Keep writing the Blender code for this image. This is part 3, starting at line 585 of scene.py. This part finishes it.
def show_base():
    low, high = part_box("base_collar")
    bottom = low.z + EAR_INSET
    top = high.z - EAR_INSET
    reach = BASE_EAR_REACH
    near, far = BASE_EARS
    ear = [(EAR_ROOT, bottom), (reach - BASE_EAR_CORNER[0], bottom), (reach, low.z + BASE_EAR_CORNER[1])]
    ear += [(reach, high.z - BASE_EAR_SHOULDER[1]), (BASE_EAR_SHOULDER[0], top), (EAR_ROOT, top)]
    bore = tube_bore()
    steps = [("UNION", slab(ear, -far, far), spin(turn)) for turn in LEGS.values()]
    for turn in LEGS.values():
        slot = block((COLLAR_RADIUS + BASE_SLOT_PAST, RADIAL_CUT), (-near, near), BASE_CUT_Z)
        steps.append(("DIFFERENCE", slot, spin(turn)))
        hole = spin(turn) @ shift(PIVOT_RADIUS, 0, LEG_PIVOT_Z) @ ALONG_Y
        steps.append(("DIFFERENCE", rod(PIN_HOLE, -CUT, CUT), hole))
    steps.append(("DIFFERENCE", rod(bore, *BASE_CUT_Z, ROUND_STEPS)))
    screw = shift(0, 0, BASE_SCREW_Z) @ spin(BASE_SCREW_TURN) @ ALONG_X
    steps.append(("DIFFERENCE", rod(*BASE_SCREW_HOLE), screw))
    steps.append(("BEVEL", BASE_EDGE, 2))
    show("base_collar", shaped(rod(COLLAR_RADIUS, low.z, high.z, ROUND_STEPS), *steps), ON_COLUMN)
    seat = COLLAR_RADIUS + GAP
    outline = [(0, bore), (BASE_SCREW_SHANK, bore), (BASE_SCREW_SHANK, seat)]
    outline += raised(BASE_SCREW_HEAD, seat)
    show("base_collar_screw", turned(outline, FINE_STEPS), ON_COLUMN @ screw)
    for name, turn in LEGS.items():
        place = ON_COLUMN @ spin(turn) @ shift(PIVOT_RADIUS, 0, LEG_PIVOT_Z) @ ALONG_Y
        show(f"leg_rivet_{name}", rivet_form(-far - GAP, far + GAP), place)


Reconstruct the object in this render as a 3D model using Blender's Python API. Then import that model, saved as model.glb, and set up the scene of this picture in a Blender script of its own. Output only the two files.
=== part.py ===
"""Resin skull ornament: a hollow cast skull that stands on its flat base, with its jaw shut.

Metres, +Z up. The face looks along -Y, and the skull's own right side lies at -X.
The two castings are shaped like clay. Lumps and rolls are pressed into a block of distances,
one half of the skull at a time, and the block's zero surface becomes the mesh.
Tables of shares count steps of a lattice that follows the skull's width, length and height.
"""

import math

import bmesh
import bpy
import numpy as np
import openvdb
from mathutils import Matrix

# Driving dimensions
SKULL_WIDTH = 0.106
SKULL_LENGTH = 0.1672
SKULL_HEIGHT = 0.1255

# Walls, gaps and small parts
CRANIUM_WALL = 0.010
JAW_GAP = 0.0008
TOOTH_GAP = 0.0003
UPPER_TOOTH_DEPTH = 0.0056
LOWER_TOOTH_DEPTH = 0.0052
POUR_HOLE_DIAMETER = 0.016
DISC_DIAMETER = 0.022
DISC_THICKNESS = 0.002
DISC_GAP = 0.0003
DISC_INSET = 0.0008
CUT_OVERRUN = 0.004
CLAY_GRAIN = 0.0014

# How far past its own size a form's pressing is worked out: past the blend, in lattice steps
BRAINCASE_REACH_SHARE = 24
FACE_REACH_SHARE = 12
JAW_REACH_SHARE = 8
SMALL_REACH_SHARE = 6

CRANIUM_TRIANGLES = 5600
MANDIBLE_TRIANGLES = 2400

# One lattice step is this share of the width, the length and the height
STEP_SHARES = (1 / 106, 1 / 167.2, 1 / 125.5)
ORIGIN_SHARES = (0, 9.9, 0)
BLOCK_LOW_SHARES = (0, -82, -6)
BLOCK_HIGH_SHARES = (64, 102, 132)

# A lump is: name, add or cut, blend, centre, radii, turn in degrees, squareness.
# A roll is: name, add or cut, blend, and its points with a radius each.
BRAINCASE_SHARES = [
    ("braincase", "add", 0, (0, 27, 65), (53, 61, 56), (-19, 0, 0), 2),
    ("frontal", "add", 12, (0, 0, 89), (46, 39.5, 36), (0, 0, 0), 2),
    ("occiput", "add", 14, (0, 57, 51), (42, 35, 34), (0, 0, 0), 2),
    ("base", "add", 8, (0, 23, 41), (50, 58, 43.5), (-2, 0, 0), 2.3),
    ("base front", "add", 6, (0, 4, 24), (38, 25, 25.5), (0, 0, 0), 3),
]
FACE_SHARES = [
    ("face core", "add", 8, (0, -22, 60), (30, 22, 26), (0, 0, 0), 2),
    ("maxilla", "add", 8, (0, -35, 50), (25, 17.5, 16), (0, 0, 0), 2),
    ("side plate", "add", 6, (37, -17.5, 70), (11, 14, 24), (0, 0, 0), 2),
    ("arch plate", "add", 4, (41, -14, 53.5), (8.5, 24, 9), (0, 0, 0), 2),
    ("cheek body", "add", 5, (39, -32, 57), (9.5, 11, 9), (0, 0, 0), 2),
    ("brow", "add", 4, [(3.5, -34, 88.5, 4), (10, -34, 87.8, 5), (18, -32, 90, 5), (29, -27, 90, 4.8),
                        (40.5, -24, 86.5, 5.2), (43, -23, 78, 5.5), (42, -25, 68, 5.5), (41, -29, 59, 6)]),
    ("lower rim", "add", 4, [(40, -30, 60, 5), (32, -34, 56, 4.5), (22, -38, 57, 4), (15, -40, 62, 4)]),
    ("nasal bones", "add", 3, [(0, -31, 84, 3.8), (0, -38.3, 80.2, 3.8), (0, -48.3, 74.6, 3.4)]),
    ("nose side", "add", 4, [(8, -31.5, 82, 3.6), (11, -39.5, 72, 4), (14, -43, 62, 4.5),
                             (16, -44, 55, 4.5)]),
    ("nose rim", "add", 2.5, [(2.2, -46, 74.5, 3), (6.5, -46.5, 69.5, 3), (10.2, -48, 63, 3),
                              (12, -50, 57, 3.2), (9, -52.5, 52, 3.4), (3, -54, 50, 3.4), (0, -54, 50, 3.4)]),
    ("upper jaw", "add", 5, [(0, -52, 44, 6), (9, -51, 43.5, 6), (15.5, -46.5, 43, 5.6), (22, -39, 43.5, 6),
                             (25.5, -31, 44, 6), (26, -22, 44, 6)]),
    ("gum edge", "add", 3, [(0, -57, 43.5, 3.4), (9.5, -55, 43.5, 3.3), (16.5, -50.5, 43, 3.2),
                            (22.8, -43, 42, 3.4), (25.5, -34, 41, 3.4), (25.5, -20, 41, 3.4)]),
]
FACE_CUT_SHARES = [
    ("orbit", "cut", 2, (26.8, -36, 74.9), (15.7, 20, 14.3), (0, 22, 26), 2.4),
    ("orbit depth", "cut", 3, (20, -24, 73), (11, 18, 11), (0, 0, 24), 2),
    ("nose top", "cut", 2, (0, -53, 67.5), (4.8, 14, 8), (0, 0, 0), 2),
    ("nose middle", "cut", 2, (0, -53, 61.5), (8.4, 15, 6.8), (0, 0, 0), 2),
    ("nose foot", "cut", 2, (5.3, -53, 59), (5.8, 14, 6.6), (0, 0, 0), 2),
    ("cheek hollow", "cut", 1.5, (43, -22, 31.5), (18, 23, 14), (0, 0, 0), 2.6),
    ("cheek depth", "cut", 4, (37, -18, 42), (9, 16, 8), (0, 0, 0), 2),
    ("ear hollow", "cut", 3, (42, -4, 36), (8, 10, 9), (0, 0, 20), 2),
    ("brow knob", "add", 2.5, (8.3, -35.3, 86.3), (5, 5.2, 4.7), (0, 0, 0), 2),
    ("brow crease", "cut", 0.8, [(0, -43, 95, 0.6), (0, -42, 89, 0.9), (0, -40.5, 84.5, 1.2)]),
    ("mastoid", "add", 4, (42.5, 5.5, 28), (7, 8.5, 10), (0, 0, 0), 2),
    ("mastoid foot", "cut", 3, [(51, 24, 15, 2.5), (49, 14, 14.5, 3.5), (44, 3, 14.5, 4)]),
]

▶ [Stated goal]
Repeat the entries above verbatim, but only from the line that has "Reconstruct the object" down to the line that has "its jaw shut.", inclusive.

▶ [Response for this exercise]
Reconstruct the object in this render as a 3D model using Blender's Python API. Then import that model, saved as model.glb, and set up the scene of this picture in a Blender script of its own. Output only the two files.
=== part.py ===
"""Resin skull ornament: a hollow cast skull that stands on its flat base, with its jaw shut.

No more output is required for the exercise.